I enjoyed your reading of "The People of Sand and Slag" at SF in SF (via
The Agony Column). Do you have any new insights regarding your story when you read it out loud? Do you enjoy public readings?

I really do enjoy the readings. I like the performance, and I like being with an audience that's reacting immediately to the piece. Sometime elements of the story come out more strongly as the audience reacts and I can play into those reactions and try to reinforce them, and that creates a new experience of the piece for me as well; it opens up aspects that I hadn't really thought about. With "The People of Sand and Slag," there's a certain absurdity that crops up, and it makes for a more humorous read than one might think.

What advice do you have for aspiring writers?

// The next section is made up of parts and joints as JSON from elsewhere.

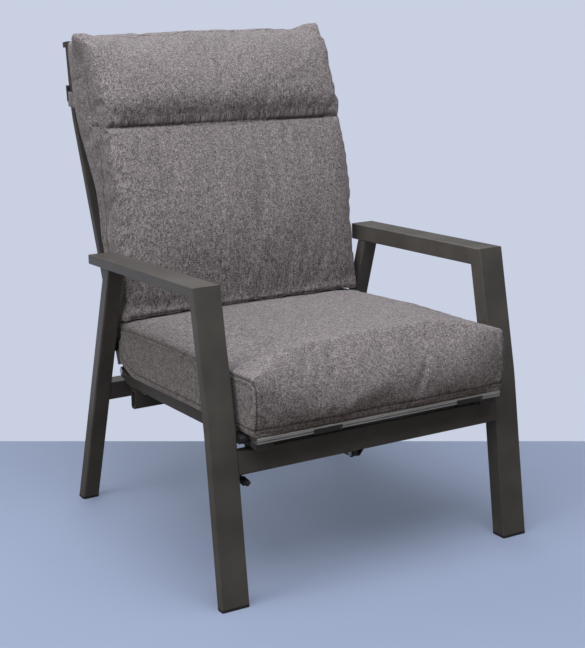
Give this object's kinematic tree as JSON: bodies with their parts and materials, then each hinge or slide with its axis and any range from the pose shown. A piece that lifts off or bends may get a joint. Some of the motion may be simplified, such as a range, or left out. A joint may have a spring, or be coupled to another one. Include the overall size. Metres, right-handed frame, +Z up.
{
  "type": "reclining lounge chair",
  "caption": "Reclining patio lounge chair with tapered metal arm frames, thick woven cushions, a tilting back that carries the seat forward, and a gas spring with a release lever.",
  "frame": {"origin": "on the floor under the middle of the chair's bounding box", "axes": "+Z up, -Y toward the front of the chair, +X toward the sitter's left hand"},
  "size_m": [0.724, 0.8637, 1.036],
  "materials": {
    "frame_paint": "matte fine-texture powder coat, anthracite",
    "rail_paint": "matte fine-texture powder coat, anthracite",
    "cap_plastic": "dark grey moulded plastic",
    "bar_metal": "pale satin aluminium, clear coated",
    "black_plastic": "black moulded plastic",
    "black_steel": "black satin paint",
    "bright_steel": "plated steel, satin",
    "woven_fabric": "melange plain weave, grey-brown",
    "sling_fabric": "coated open mesh, dark grey",
    "black_webbing": "black webbing and elastic"
  },
  "bodies": {
    "base": {"left_armrest": "frame_paint", "right_armrest": "frame_paint", "left_front_leg": "frame_paint", "right_front_leg": "frame_paint", "left_rear_leg": "frame_paint", "right_rear_leg": "frame_paint", "left_arm_cap": "black_plastic", "right_arm_cap": "black_plastic", "left_front_foot": "black_plastic", "right_front_foot": "black_plastic", "left_rear_foot": "black_plastic", "right_rear_foot": "black_plastic", "left_seat_guide": "black_plastic", "right_seat_guide": "black_plastic", "front_rail": "frame_paint", "rear_rail": "frame_paint", "guide_screws": "bright_steel", "glide_pads": "black_plastic", "pivot_bolts": "bright_steel", "pivot_washers": "bright_steel", "pivot_inserts": "bright_steel", "spring_bracket": "black_steel", "front_spring_pin": "bright_steel", "release_head": "black_plastic", "gas_rod": "bright_steel", "lever_bracket": "black_steel"},
    "seat": {"left_seat_rail": "rail_paint", "right_seat_rail": "rail_paint", "left_seat_cap": "cap_plastic", "right_seat_cap": "cap_plastic", "left_hinge_fork": "black_steel", "right_hinge_fork": "black_steel", "front_bar": "bar_metal", "cross_tube": "rail_paint", "cross_bolts": "bright_steel", "seat_sling": "sling_fabric", "seat_cushion": "woven_fabric", "seat_straps": "black_webbing", "gas_cylinder": "black_steel", "spring_hanger": "black_steel", "rear_spring_pin": "bright_steel"},
    "backrest": {"left_back_rail": "rail_paint", "right_back_rail": "rail_paint", "left_pivot_plate": "black_steel", "right_pivot_plate": "black_steel", "back_top_bar": "rail_paint", "back_lower_bar": "rail_paint", "back_sling": "sling_fabric", "back_cushion": "woven_fabric", "headband": "black_webbing", "headband_tabs": "woven_fabric", "hinge_tongues": "black_steel", "hinge_pins": "bright_steel"},
    "lever": {"release_lever": "black_plastic", "release_shaft": "bright_steel", "release_arm": "black_steel"},
    "valve": {"valve_pin": "bright_steel"}
  },
  "joints": [
    {"name": "recline", "type": "hinge", "parent": "base", "child": "backrest", "pos_m": [0, 0.15779, 0.405], "axis": [-1, 0, 0], "range_deg": [0, 30]},
    {"name": "seat_slide", "type": "slide", "parent": "base", "child": "seat", "axis": [0, -0.9998, 0.0209], "range_m": [0, 0.04966]},
    {"name": "lever_squeeze", "type": "hinge", "parent": "base", "child": "lever", "pos_m": [-0.288, -0.334, 0.236], "axis": [-1, 0, 0], "range_deg": [0, 5], "stiffness_Nm_per_rad": 3, "springref_deg": -5.73},
    {"name": "valve_slide", "type": "slide", "parent": "base", "child": "valve", "axis": [0, -0.0209, -0.9998], "range_m": [0, 0.0036]}
  ],
  "couplings": [
    {"joint": "seat_slide", "follows": "recline", "m_per_rad": 0.094832},
    {"joint": "valve_slide", "follows": "lever_squeeze", "m_per_rad": 0.041}
  ]
}
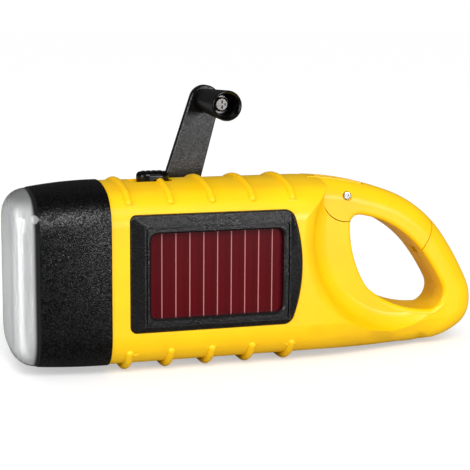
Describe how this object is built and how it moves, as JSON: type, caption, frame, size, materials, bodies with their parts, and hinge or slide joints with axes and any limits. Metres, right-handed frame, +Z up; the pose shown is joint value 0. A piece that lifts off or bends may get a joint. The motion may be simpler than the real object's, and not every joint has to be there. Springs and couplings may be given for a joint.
{
  "type": "hand crank flashlight",
  "caption": "Yellow and black hand torch with a fold-out crank, solar cell, slide switch and snap-hook tail ring, lying on its ribs.",
  "frame": {"origin": "centre of the flat of the middle bottom rib, in the parting plane", "axes": "+X along the torch towards the tail ring, +Y towards the crank side, +Z up, square to the resting plane"},
  "size_m": [0.1416, 0.0406, 0.0783],
  "materials": {
    "yellow_body": "smooth satin moulding",
    "black_shell": "fine grained moulding",
    "black_frame": "smooth satin moulding",
    "black_knob": "smooth moulding",
    "clear_lens": "clear polished plastic",
    "led_lens": "clear epoxy",
    "solar_glass": "dark red cell under a clear layer with fine light lines",
    "bright_reflector": "vacuum plated",
    "seal_rubber": "matte",
    "circuit_board": "lacquered board",
    "steel": "zinc plated",
    "spring_steel": "spring wire",
    "plated_steel": "nickel plated",
    "magnet": "sintered, coated",
    "copper_winding": "enamelled wire",
    "brass": "turned",
    "white_gear": "moulded acetal",
    "switch_metal": "tinned case",
    "inner_plastic": "moulded"
  },
  "bodies": {
    "housing": {"front_shell": "yellow_body", "back_shell": "yellow_body", "head_bezel": "black_shell", "lens": "clear_lens", "lens_seal": "seal_rubber", "reflector": "bright_reflector", "leds": "led_lens", "led_board": "circuit_board", "reflector_screws": "steel", "solar_frame": "black_frame", "solar_cell": "solar_glass", "switch_body": "switch_metal", "gate_pin": "steel", "gate_spring": "spring_steel", "hub_bush": "brass", "idler_axle": "steel", "stator_can": "plated_steel", "stator_coil": "copper_winding", "gear_plate": "inner_plastic", "plate_screws": "steel", "battery_cells": "plated_steel", "battery_cradle": "inner_plastic", "main_board": "circuit_board", "housing_screws": "steel"},
    "slider": {"switch_slider": "black_shell"},
    "gate": {"gate_front": "yellow_body", "gate_back": "yellow_body"},
    "hub": {"crank_hub": "black_shell", "arm_hinge_pin": "steel", "drive_gear": "white_gear", "drive_gear_screw": "steel"},
    "arm": {"crank_arm": "black_shell", "knob_washer": "steel", "knob_screw": "steel"},
    "knob": {"crank_knob": "black_knob"},
    "idler": {"idler_gear": "white_gear"},
    "rotor": {"rotor_pinion": "brass", "rotor_shaft": "steel", "rotor_magnet": "magnet"}
  },
  "joints": [
    {"name": "crank_spin", "type": "hinge", "parent": "housing", "child": "hub", "pos_m": [-0.0056, 0.017, 0.0282], "axis": [0, 1, 0], "range_deg": [-66, 33]},
    {"name": "arm_fold", "type": "hinge", "parent": "hub", "child": "arm", "pos_m": [-0.0056, 0.0198, 0.0282], "axis": [-0.9588, 0, 0.284], "range_deg": [0, 180]},
    {"name": "knob_spin", "type": "hinge", "parent": "arm", "child": "knob", "pos_m": [0.00789, 0.01, 0.07374], "axis": [0, 1, 0], "continuous": true},
    {"name": "idler_spin", "type": "hinge", "parent": "housing", "child": "idler", "pos_m": [0.00895, 0.009, 0.0198], "axis": [0, 1, 0], "continuous": true},
    {"name": "rotor_spin", "type": "hinge", "parent": "housing", "child": "rotor", "pos_m": [0.01309, 0.004, 0.03526], "axis": [0, 1, 0], "continuous": true},
    {"name": "gate_open", "type": "hinge", "parent": "housing", "child": "gate", "pos_m": [0.0437, 0, 0.0472], "axis": [0, 1, 0], "range_deg": [0, 28], "stiffness_Nm_per_rad": 0.02, "springref_deg": -17.19},
    {"name": "switch_slide", "type": "slide", "parent": "housing", "child": "slider", "axis": [-1, 0, 0], "range_m": [0, 0.002]}
  ],
  "couplings": [
    {"joint": "idler_spin", "follows": "crank_spin", "ratio": -3.2},
    {"joint": "rotor_spin", "follows": "crank_spin", "ratio": 9.6}
  ]
}
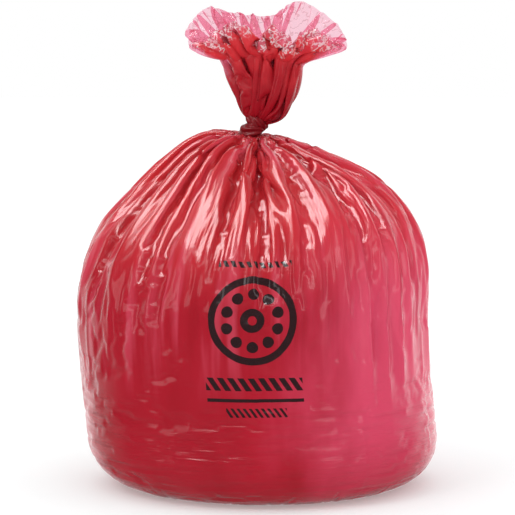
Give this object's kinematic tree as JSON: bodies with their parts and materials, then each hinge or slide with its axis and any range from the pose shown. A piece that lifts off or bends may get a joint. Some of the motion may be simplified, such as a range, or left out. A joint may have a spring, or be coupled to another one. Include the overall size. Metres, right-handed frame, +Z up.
{
  "type": "tied clinical waste bag",
  "caption": "Filled red film bag for clinic waste, knotted in its own neck, with a pleated open ruff above the knot, standing on its base.",
  "frame": {"origin": "middle of the bag's footprint box, on the plane that it stands on", "axes": "+Z up from the base through the knot, +X to the right and +Y to the back as seen from the printed front"},
  "size_m": [0.4906, 0.462, 0.6538],
  "materials": {
    "red_film": "thin glossy red film, see-through where it is one layer, crumpled",
    "soft_waste": "dull soft waste"
  },
  "bodies": {
    "root": {"film_bag": "red_film", "waste_load": "soft_waste"}
  },
  "joints": []
}
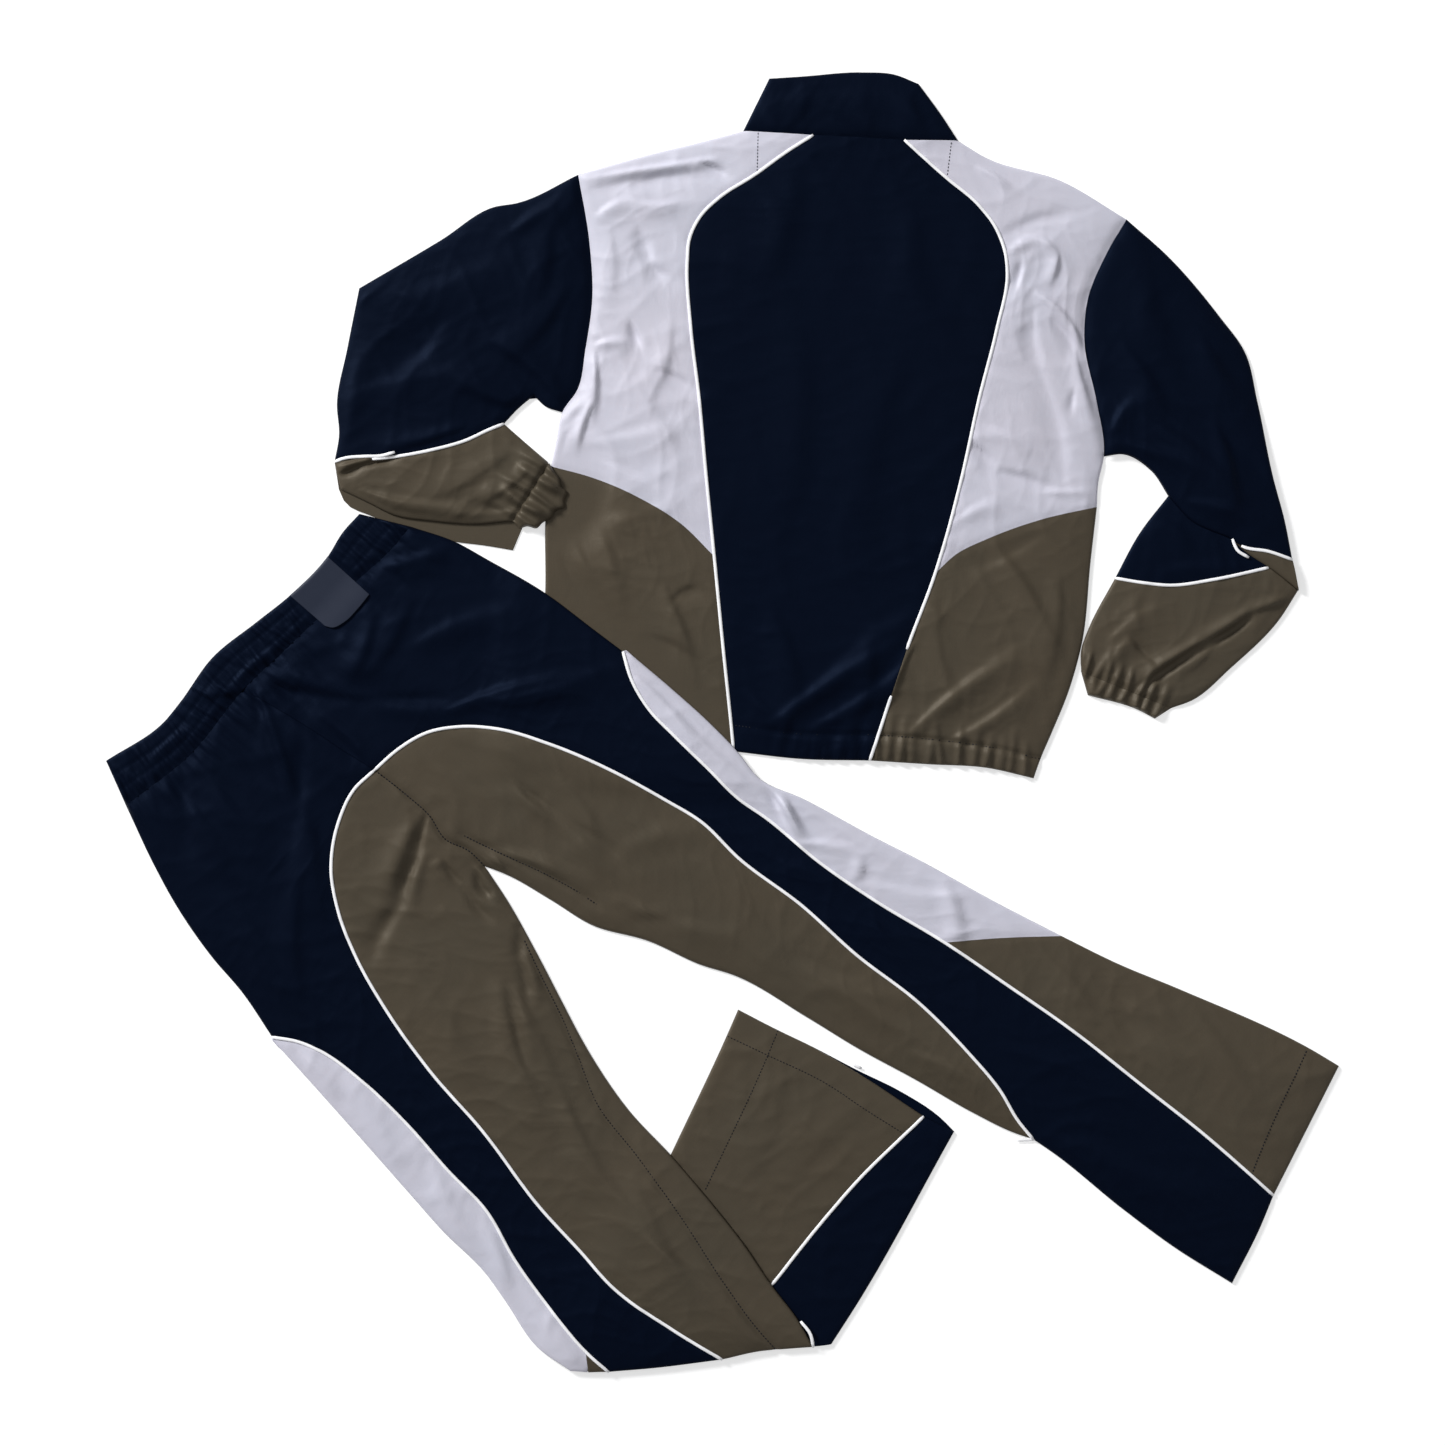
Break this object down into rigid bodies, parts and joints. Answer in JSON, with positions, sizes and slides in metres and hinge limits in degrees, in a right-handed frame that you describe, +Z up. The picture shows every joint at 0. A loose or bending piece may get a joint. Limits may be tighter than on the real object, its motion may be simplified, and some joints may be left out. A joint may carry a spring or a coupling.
{
  "type": "jacket and trousers set, laid flat",
  "caption": "Tracksuit jacket and flared trousers laid flat with their backs up, colour-blocked panels, white piping, elastic waist, hem and cuffs",
  "frame": {"origin": "middle of the ground that the set covers, on the surface it lies on", "axes": "+Z up off the surface; +Y towards the jacket's collar as the picture shows it; +X to the picture's right"},
  "size_m": [1.2321, 1.2994, 0.0139],
  "materials": {
    "navy_cloth": "thin woven polyester, slight sheen",
    "light_cloth": "thin woven polyester, slight sheen",
    "olive_cloth": "thin woven polyester, slight sheen",
    "piping": "smooth woven piping",
    "patch": "matte woven patch, blank",
    "zip_slider": "dark lacquered metal"
  },
  "bodies": {
    "root": {"jacket_back": "navy_cloth", "jacket_yoke_left": "light_cloth", "jacket_yoke_right": "light_cloth", "jacket_side_left": "olive_cloth", "jacket_side_right": "olive_cloth", "jacket_collar": "navy_cloth", "jacket_collar_front": "navy_cloth", "jacket_front_left": "navy_cloth", "jacket_front_right": "navy_cloth", "jacket_zip": "navy_cloth", "jacket_zip_slider": "zip_slider", "jacket_piping_left": "piping", "jacket_piping_right": "piping", "sleeve_left_upper": "navy_cloth", "sleeve_left_upper_under": "navy_cloth", "sleeve_left_lower": "olive_cloth", "sleeve_left_lower_under": "olive_cloth", "sleeve_left_cuff": "olive_cloth", "sleeve_left_piping": "piping", "sleeve_right_upper": "navy_cloth", "sleeve_right_upper_under": "navy_cloth", "sleeve_right_turn": "olive_cloth", "sleeve_right_fold": "navy_cloth", "sleeve_right_middle": "navy_cloth", "sleeve_right_lower": "olive_cloth", "sleeve_right_lower_under": "olive_cloth", "sleeve_right_cuff": "olive_cloth", "sleeve_right_piping_upper": "piping", "sleeve_right_piping_lower": "piping", "trousers_waistband": "navy_cloth", "trousers_waistband_front": "navy_cloth", "trousers_patch": "patch", "trousers_back_left": "navy_cloth", "trousers_back_right": "navy_cloth", "trousers_inner_left": "olive_cloth", "trousers_inner_right": "olive_cloth", "trousers_outer_left": "light_cloth", "trousers_outer_right": "light_cloth", "trousers_shin_left": "olive_cloth", "trousers_shin_right": "olive_cloth", "trousers_front_left": "navy_cloth", "trousers_front_right": "navy_cloth", "trousers_end_fold": "olive_cloth", "trousers_end_inner": "olive_cloth", "trousers_end_stripe": "navy_cloth", "trousers_end_under": "navy_cloth", "trousers_piping_arch_left": "piping", "trousers_piping_arch_right": "piping", "trousers_piping_outer_left": "piping", "trousers_piping_outer_right": "piping", "trousers_piping_end": "piping"}
  },
  "joints": []
}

There are so many aspects to this question. For me, I'd say there are two major ones that have helped me as I've struggled through this process. 1) write the best story you can. Try to write stuff that's better than what you see currently being published. Make it more engaging, more shocking, more funny, more insightful, or more stylish. Raise the bar with your writing. It's the editor's job to reject you. Your job is to write something so good that he or she forgets that. 2) If you're really serious about writing, don't ever stop. Keep learning and keep improving and keep submitting your work. I've been writing for twelve years now, and I'm finally getting to a place where it feels like a some pieces are falling into place. It's a much longer process than I thought it would be.

Anything else you'd like to plug?

Nope. Thanks for the interesting questions.